I benefited from social isolation because my church had engineered me to be an outcast. I wore ugly, baggy clothes to be “modest.” I didn’t understand much slang and I didn’t get any movie, TV or music references. I didn’t know how to dance. I was afraid to touch other people. I jumped at curse words and thought small talk was stupid. My church wouldn’t allow me to cut my hair or wear makeup or pants. On top of that, poverty meant I had crooked teeth and horrible acne. In other words, I was a complete and utter loser. When I look back at pictures of myself at 13, I hardly recognize that kid.
In public school, I would have been exposed to a more diverse social group. I would also have experienced a new level of ostracism. I very badly wanted to be normal.
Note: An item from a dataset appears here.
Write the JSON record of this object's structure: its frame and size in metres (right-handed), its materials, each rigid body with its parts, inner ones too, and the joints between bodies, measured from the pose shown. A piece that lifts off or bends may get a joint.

But how normal can you be when you look like an orphaned Anne Shirley and can’t do anything fun? My high school experience would have been an endless series of disappointments: no beach parties, no first dates, no prom, no trendy clothes, no social status whatsoever. My self-esteem was already in pretty bad shape; if I’d been bullied on top of that, I might not have survived my teen years.
I’m glad that I was able to adjust to a normal peer group more slowly and on my own terms. At community college, I still had to dress funny but was figuring out how to make it look like I was just a formal dresser and not a weird religious kid. The fact that nobody looks alike in a community college classroom also helped me out. I took night classes, so I’d usually stand out as the youngest one rather than the weird one. By the time I got to my four-year school, I was listening to some normal music and was taking charge of my skirt wearing. I had taken up trimming my hair and wearing funky boots, so I looked “artsy”. I had also figured out how to conceal acne, which made me feel somewhat attractive for the first time. I could ease in, and people read me as “geeky” rather than oppressed. I could talk Lord of the Rings and video games with the best of the freshmen, and I was surprised to find that being a virgin at 20 was totally normal.
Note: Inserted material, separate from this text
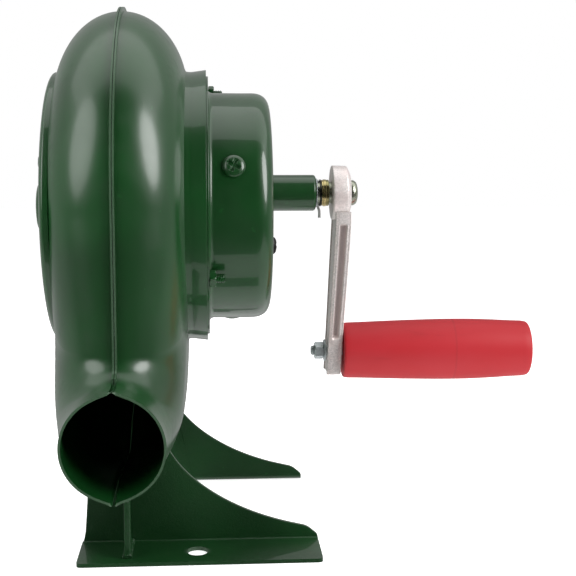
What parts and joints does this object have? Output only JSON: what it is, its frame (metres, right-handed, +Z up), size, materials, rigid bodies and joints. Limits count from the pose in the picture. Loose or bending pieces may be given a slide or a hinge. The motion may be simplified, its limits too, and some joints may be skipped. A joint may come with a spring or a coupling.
{
  "type": "hand crank forge blower",
  "caption": "Hand-cranked centrifugal forge blower: sheet-steel scroll on two bent feet, round gear case, cast crank arm and a grip that spins on its bolt.",
  "frame": {"origin": "middle of the bounding box on the floor the feet stand on", "axes": "+X along the shafts from the intake plate to the grip, -Y the way the outlet blows, +Z up"},
  "size_m": [0.275, 0.2402, 0.2822],
  "materials": {
    "green_enamel": "glossy dark green enamel over sheet steel",
    "enamelled_screw": "steel screw painted over with the case",
    "bearing_bronze": "plain sintered bush",
    "cast_plate": "cast plate, machined faces",
    "zinc_fastener": "bright zinc plate",
    "dark_fastener": "blackened steel, slightly oily",
    "gear_steel": "cut steel",
    "fan_sheet": "bare pressed sheet",
    "yellow_zinc": "yellow passivated zinc",
    "cast_aluminium": "die cast, satin with a grainy skin",
    "red_plastic": "satin moulded red plastic"
  },
  "bodies": {
    "housing": {"scroll_left": "green_enamel", "scroll_right": "green_enamel", "intake_plate": "green_enamel", "intake_bush": "bearing_bronze", "intake_screw_1": "enamelled_screw", "intake_screw_2": "enamelled_screw", "intake_screw_3": "enamelled_screw", "front_foot": "green_enamel", "rear_foot": "green_enamel", "outlet_strut": "green_enamel", "gear_pan": "green_enamel", "gear_plate": "cast_plate", "gear_drum": "green_enamel", "fan_bush": "bearing_bronze", "plate_screw_1": "zinc_fastener", "plate_screw_2": "zinc_fastener", "plate_screw_3": "zinc_fastener", "flange_stud_1": "dark_fastener", "flange_nut_1": "dark_fastener", "flange_stud_2": "dark_fastener", "flange_nut_2": "dark_fastener", "flange_stud_3": "dark_fastener", "flange_nut_3": "dark_fastener", "rim_screw_1": "enamelled_screw", "rim_screw_2": "enamelled_screw", "rim_screw_3": "enamelled_screw", "idler_pin": "dark_fastener", "idler_spacer": "bearing_bronze", "crank_sleeve": "green_enamel", "crank_bush": "bearing_bronze"},
    "crank": {"crank_shaft": "gear_steel", "crank_gear": "gear_steel", "thrust_washer": "dark_fastener", "cotter_pin": "dark_fastener", "spacer_washer": "dark_fastener", "crank_spacer": "yellow_zinc", "crank_arm": "cast_aluminium", "handle_bolt": "zinc_fastener", "handle_washer": "dark_fastener", "handle_nut": "zinc_fastener"},
    "grip": {"handle_grip": "red_plastic"},
    "idler": {"idler_gear": "gear_steel", "idler_pinion": "gear_steel"},
    "fan": {"fan_shaft": "gear_steel", "fan_pinion": "gear_steel", "fan_hub": "fan_sheet", "fan_disc": "fan_sheet", "fan_collar": "fan_sheet", "fan_blade_1": "fan_sheet", "fan_blade_2": "fan_sheet", "fan_blade_3": "fan_sheet", "fan_blade_4": "fan_sheet", "fan_blade_5": "fan_sheet", "fan_blade_6": "fan_sheet", "fan_blade_7": "fan_sheet", "fan_blade_8": "fan_sheet"}
  },
  "joints": [
    {"name": "crank_turn", "type": "hinge", "parent": "housing", "child": "crank", "pos_m": [0.02011, -0.00171, 0.18084], "axis": [1, 0, 0], "continuous": true},
    {"name": "grip_spin", "type": "hinge", "parent": "crank", "child": "grip", "pos_m": [0.08511, -0.00171, 0.09164], "axis": [1, 0, 0], "continuous": true},
    {"name": "idler_turn", "type": "hinge", "parent": "housing", "child": "idler", "pos_m": [-0.03489, -0.02549, 0.15365], "axis": [1, 0, 0], "continuous": true},
    {"name": "fan_turn", "type": "hinge", "parent": "housing", "child": "fan", "pos_m": [-0.08989, -0.00171, 0.1737], "axis": [1, 0, 0], "continuous": true}
  ],
  "couplings": [
    {"joint": "idler_turn", "follows": "crank_turn", "ratio": -5},
    {"joint": "fan_turn", "follows": "crank_turn", "ratio": 20.833}
  ]
}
Homeschooling is not for everyone. If I hadn’t been raised in Christian patriarchy, I would have probably loved high school. But the solution to my social awkwardness would emphatically not have been sending me to public school: I’d have been eaten alive. Homeschooling protected me long enough for me to find myself before entering the world of my peers, and for that I am very, very grateful.
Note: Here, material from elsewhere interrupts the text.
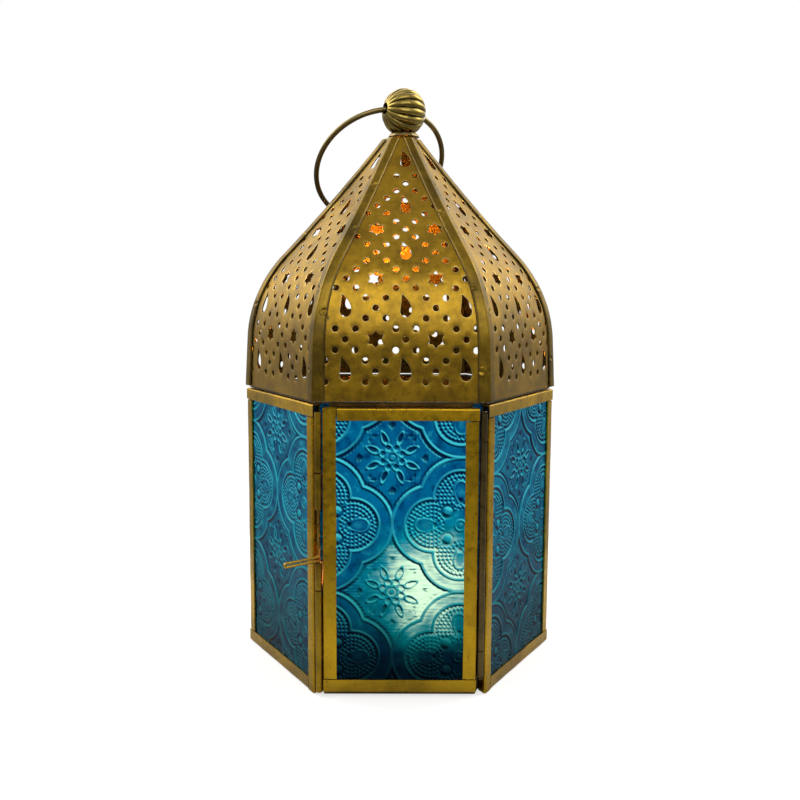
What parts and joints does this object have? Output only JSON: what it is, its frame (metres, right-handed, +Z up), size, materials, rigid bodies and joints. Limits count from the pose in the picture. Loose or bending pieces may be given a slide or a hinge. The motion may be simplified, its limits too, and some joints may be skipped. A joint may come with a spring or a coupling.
{
  "type": "candle lantern",
  "caption": "Hexagonal brass candle lantern with patterned blue glass panes, a hinged door with a slide bolt, a pierced onion-shaped dome and a hanging ring.",
  "frame": {"origin": "middle of the flat underside of the base plate", "axes": "+Z up; -Y out through the door; +X to the door's hinge side"},
  "size_m": [0.113, 0.1058, 0.2018],
  "materials": {
    "aged_brass": "aged, satin, with dark patina in the seams",
    "dark_brass": "darkened, dull",
    "blue_glass": "deep cyan blue, pressed relief",
    "tealight_metal": "thin drawn foil, satin",
    "wax": "soft white wax",
    "wick": "charred cotton"
  },
  "bodies": {
    "lantern": {"base_plate": "dark_brass", "roof_ring": "dark_brass", "right_front_long_stile": "aged_brass", "right_front_short_stile": "aged_brass", "right_front_top_rail": "aged_brass", "right_front_bottom_rail": "aged_brass", "right_front_glass": "blue_glass", "right_back_long_stile": "aged_brass", "right_back_short_stile": "aged_brass", "right_back_top_rail": "aged_brass", "right_back_bottom_rail": "aged_brass", "right_back_glass": "blue_glass", "back_long_stile": "aged_brass", "back_short_stile": "aged_brass", "back_top_rail": "aged_brass", "back_bottom_rail": "aged_brass", "back_glass": "blue_glass", "left_back_long_stile": "aged_brass", "left_back_short_stile": "aged_brass", "left_back_top_rail": "aged_brass", "left_back_bottom_rail": "aged_brass", "left_back_glass": "blue_glass", "left_front_long_stile": "aged_brass", "left_front_short_stile": "aged_brass", "left_front_top_rail": "aged_brass", "left_front_bottom_rail": "aged_brass", "left_front_glass": "blue_glass", "hinge_barrel": "aged_brass", "latch_keeper": "aged_brass", "latch_foot_tube": "aged_brass", "hinge_pin": "dark_brass", "gore_front": "aged_brass", "gore_right_front": "aged_brass", "gore_right_back": "aged_brass", "gore_back": "aged_brass", "gore_left_back": "aged_brass", "gore_left_front": "aged_brass", "rib_front_right": "aged_brass", "rib_right": "aged_brass", "rib_back_right": "aged_brass", "rib_back_left": "aged_brass", "rib_left": "aged_brass", "rib_front_left": "aged_brass", "finial_seat": "dark_brass", "finial_bead": "aged_brass"},
    "door": {"door_latch_stile": "aged_brass", "door_hinge_stile": "aged_brass", "door_top_rail": "aged_brass", "door_bottom_rail": "aged_brass", "door_glass": "blue_glass", "door_lower_hinge_knuckle": "aged_brass", "door_upper_hinge_knuckle": "aged_brass", "door_lower_latch_knuckle": "aged_brass", "door_upper_latch_knuckle": "aged_brass"},
    "latch_bolt": {"latch_bolt": "dark_brass"},
    "ring": {"hanging_ring": "dark_brass"},
    "tealight": {"tealight_cup": "tealight_metal", "tealight_wax": "wax", "wick": "wick", "wick_sustainer": "tealight_metal"}
  },
  "joints": [
    {"name": "door_hinge", "type": "hinge", "parent": "lantern", "child": "door", "pos_m": [0.0263, -0.0489, 0.0475], "axis": [0, 0, 1], "range_deg": [0, 135]},
    {"name": "latch_slide", "type": "slide", "parent": "door", "child": "latch_bolt", "axis": [0, 0, 1], "range_m": [0, 0.0145]},
    {"name": "ring_swing", "type": "hinge", "parent": "lantern", "child": "ring", "pos_m": [0.0008, 0, 0.1936], "axis": [0.8861, 0.4515, -0.1045], "range_deg": [0, 278]},
    {"name": "tealight_lift", "type": "slide", "parent": "lantern", "child": "tealight", "axis": [0, 0, 1], "range_m": [0, 0.03]}
  ]
}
An additional word of caution: my experience as a homeschooled kid was largely positive because my mother was hands-off about policing what I read and whom I talked to. I had full internet access from the time I was 11. I had friends online who became my penpals. My mother didn’t vet them for their faith. Homeschooling gave me tons of freedom, but I was the exception. My homeschooled friends were regimented and made to follow dull workbooks. They were not allowed unsupervised internet time and their parents vetted all of their books before they read them. Classics like The Grapes of Wrath (yeah, I know, I hated it, but it’s worth suffering through) were off-limits. TV was outlawed and music was censored. My homeschooling experience was practically secular and liberal compared to theirs. I’m pretty sure that’s why I still consider it a success.
So, am I for homeschooling?
Yeah, in certain circumstances. I would consider doing it for the elementary years (or some of them, anyway) if I had a gifted, misunderstood child, a shy child who needed more time, a child who had to move and change schools all the time (like some military friends I had), or just a kid who wasn’t thriving in a very regimented school atmosphere. That said, I would absolutely send my kids to public high school. The only reason I don’t feel like I totally missed out was because my church had already conspired to put me on the bottom of the social ladder. If I had been a “normal” kid, high school would have been a good thing.